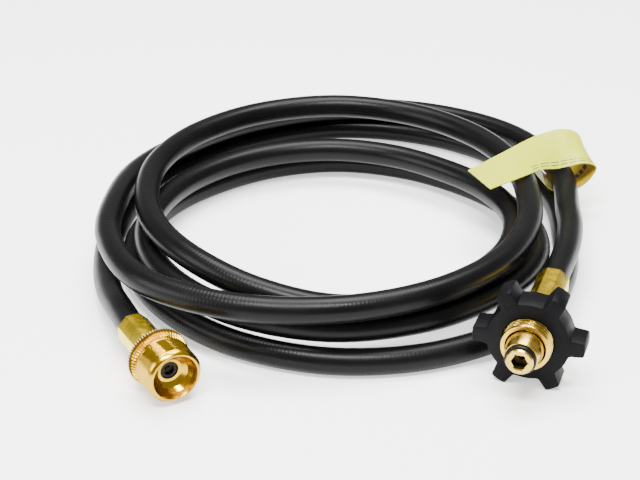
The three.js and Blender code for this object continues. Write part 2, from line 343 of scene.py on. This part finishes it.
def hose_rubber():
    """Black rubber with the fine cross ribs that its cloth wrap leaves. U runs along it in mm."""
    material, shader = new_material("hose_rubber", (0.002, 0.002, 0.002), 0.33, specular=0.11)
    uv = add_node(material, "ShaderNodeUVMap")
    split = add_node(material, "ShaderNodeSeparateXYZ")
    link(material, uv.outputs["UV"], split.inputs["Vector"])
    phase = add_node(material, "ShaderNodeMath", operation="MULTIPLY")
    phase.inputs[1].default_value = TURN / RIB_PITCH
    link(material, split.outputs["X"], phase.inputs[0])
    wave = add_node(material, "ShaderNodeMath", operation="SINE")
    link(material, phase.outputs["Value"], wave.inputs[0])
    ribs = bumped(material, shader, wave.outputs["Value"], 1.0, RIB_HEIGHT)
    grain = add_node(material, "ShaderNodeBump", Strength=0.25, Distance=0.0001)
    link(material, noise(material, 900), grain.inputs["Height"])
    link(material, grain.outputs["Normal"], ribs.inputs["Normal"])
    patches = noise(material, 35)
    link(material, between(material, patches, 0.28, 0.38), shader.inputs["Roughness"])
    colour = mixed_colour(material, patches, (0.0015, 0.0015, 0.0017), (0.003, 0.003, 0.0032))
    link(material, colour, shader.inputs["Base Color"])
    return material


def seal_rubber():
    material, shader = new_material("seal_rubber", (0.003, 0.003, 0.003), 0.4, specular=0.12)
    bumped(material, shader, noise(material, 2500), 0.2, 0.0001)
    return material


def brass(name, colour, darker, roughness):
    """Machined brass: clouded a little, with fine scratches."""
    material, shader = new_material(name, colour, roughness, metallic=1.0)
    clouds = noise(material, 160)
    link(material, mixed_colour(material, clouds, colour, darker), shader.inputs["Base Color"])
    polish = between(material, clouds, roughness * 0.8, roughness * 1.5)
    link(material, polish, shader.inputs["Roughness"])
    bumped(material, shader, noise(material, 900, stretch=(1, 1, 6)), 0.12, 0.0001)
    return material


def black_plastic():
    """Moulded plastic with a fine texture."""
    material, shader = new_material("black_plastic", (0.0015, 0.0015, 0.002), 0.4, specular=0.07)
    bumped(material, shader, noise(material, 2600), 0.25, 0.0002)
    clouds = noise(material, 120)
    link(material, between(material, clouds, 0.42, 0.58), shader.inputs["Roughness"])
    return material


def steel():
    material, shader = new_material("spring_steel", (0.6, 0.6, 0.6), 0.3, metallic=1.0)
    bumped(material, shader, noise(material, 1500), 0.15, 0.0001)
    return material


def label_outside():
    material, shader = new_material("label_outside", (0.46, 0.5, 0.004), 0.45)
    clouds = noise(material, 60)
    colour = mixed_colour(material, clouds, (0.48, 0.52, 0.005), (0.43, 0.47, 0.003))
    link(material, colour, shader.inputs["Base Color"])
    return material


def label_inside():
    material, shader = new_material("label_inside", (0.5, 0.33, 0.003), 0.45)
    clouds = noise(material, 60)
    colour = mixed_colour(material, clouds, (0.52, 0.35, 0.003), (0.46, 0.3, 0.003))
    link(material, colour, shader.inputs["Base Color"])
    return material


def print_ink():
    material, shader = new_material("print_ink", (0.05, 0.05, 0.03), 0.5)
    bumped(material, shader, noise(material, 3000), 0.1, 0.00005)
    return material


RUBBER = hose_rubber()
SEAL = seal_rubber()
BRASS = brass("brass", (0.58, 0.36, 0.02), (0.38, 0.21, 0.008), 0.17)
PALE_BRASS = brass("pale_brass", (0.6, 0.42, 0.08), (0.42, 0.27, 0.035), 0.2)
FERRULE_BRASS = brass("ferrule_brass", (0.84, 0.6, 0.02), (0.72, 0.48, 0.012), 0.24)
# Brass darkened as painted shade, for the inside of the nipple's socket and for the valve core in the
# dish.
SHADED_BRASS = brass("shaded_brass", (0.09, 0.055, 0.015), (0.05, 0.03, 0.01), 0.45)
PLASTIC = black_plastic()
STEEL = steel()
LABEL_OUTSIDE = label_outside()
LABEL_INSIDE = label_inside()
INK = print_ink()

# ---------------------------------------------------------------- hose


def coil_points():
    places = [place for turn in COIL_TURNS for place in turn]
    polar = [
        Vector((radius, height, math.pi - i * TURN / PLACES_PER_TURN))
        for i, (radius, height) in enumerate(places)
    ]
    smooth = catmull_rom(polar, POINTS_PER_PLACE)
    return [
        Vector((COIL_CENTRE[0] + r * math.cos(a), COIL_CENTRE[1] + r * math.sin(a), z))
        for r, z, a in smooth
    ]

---

**Task prompt:** Set every line of the listing down word for word.

**Response to this exercise:**
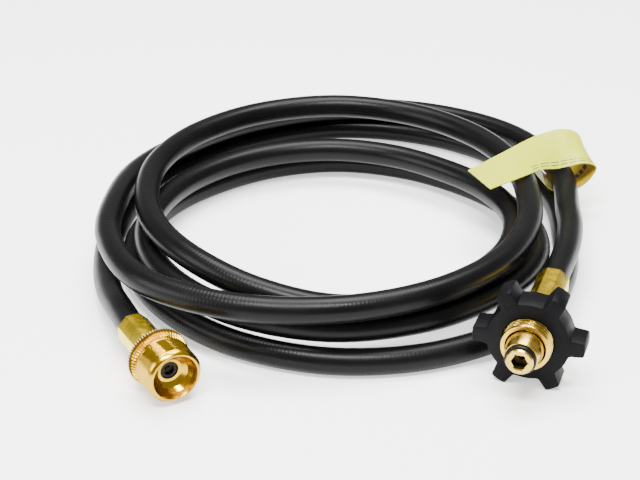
The three.js and Blender code for this object continues. Write part 2, from line 343 of scene.py on. This part finishes it.
def hose_rubber():
    """Black rubber with the fine cross ribs that its cloth wrap leaves. U runs along it in mm."""
    material, shader = new_material("hose_rubber", (0.002, 0.002, 0.002), 0.33, specular=0.11)
    uv = add_node(material, "ShaderNodeUVMap")
    split = add_node(material, "ShaderNodeSeparateXYZ")
    link(material, uv.outputs["UV"], split.inputs["Vector"])
    phase = add_node(material, "ShaderNodeMath", operation="MULTIPLY")
    phase.inputs[1].default_value = TURN / RIB_PITCH
    link(material, split.outputs["X"], phase.inputs[0])
    wave = add_node(material, "ShaderNodeMath", operation="SINE")
    link(material, phase.outputs["Value"], wave.inputs[0])
    ribs = bumped(material, shader, wave.outputs["Value"], 1.0, RIB_HEIGHT)
    grain = add_node(material, "ShaderNodeBump", Strength=0.25, Distance=0.0001)
    link(material, noise(material, 900), grain.inputs["Height"])
    link(material, grain.outputs["Normal"], ribs.inputs["Normal"])
    patches = noise(material, 35)
    link(material, between(material, patches, 0.28, 0.38), shader.inputs["Roughness"])
    colour = mixed_colour(material, patches, (0.0015, 0.0015, 0.0017), (0.003, 0.003, 0.0032))
    link(material, colour, shader.inputs["Base Color"])
    return material


def seal_rubber():
    material, shader = new_material("seal_rubber", (0.003, 0.003, 0.003), 0.4, specular=0.12)
    bumped(material, shader, noise(material, 2500), 0.2, 0.0001)
    return material


def brass(name, colour, darker, roughness):
    """Machined brass: clouded a little, with fine scratches."""
    material, shader = new_material(name, colour, roughness, metallic=1.0)
    clouds = noise(material, 160)
    link(material, mixed_colour(material, clouds, colour, darker), shader.inputs["Base Color"])
    polish = between(material, clouds, roughness * 0.8, roughness * 1.5)
    link(material, polish, shader.inputs["Roughness"])
    bumped(material, shader, noise(material, 900, stretch=(1, 1, 6)), 0.12, 0.0001)
    return material


def black_plastic():
    """Moulded plastic with a fine texture."""
    material, shader = new_material("black_plastic", (0.0015, 0.0015, 0.002), 0.4, specular=0.07)
    bumped(material, shader, noise(material, 2600), 0.25, 0.0002)
    clouds = noise(material, 120)
    link(material, between(material, clouds, 0.42, 0.58), shader.inputs["Roughness"])
    return material


def steel():
    material, shader = new_material("spring_steel", (0.6, 0.6, 0.6), 0.3, metallic=1.0)
    bumped(material, shader, noise(material, 1500), 0.15, 0.0001)
    return material


def label_outside():
    material, shader = new_material("label_outside", (0.46, 0.5, 0.004), 0.45)
    clouds = noise(material, 60)
    colour = mixed_colour(material, clouds, (0.48, 0.52, 0.005), (0.43, 0.47, 0.003))
    link(material, colour, shader.inputs["Base Color"])
    return material


def label_inside():
    material, shader = new_material("label_inside", (0.5, 0.33, 0.003), 0.45)
    clouds = noise(material, 60)
    colour = mixed_colour(material, clouds, (0.52, 0.35, 0.003), (0.46, 0.3, 0.003))
    link(material, colour, shader.inputs["Base Color"])
    return material


def print_ink():
    material, shader = new_material("print_ink", (0.05, 0.05, 0.03), 0.5)
    bumped(material, shader, noise(material, 3000), 0.1, 0.00005)
    return material


RUBBER = hose_rubber()
SEAL = seal_rubber()
BRASS = brass("brass", (0.58, 0.36, 0.02), (0.38, 0.21, 0.008), 0.17)
PALE_BRASS = brass("pale_brass", (0.6, 0.42, 0.08), (0.42, 0.27, 0.035), 0.2)
FERRULE_BRASS = brass("ferrule_brass", (0.84, 0.6, 0.02), (0.72, 0.48, 0.012), 0.24)
# Brass darkened as painted shade, for the inside of the nipple's socket and for the valve core in the
# dish.
SHADED_BRASS = brass("shaded_brass", (0.09, 0.055, 0.015), (0.05, 0.03, 0.01), 0.45)
PLASTIC = black_plastic()
STEEL = steel()
LABEL_OUTSIDE = label_outside()
LABEL_INSIDE = label_inside()
INK = print_ink()

# ---------------------------------------------------------------- hose


def coil_points():
    places = [place for turn in COIL_TURNS for place in turn]
    polar = [
        Vector((radius, height, math.pi - i * TURN / PLACES_PER_TURN))
        for i, (radius, height) in enumerate(places)
    ]
    smooth = catmull_rom(polar, POINTS_PER_PLACE)
    return [
        Vector((COIL_CENTRE[0] + r * math.cos(a), COIL_CENTRE[1] + r * math.sin(a), z))
        for r, z, a in smooth
    ]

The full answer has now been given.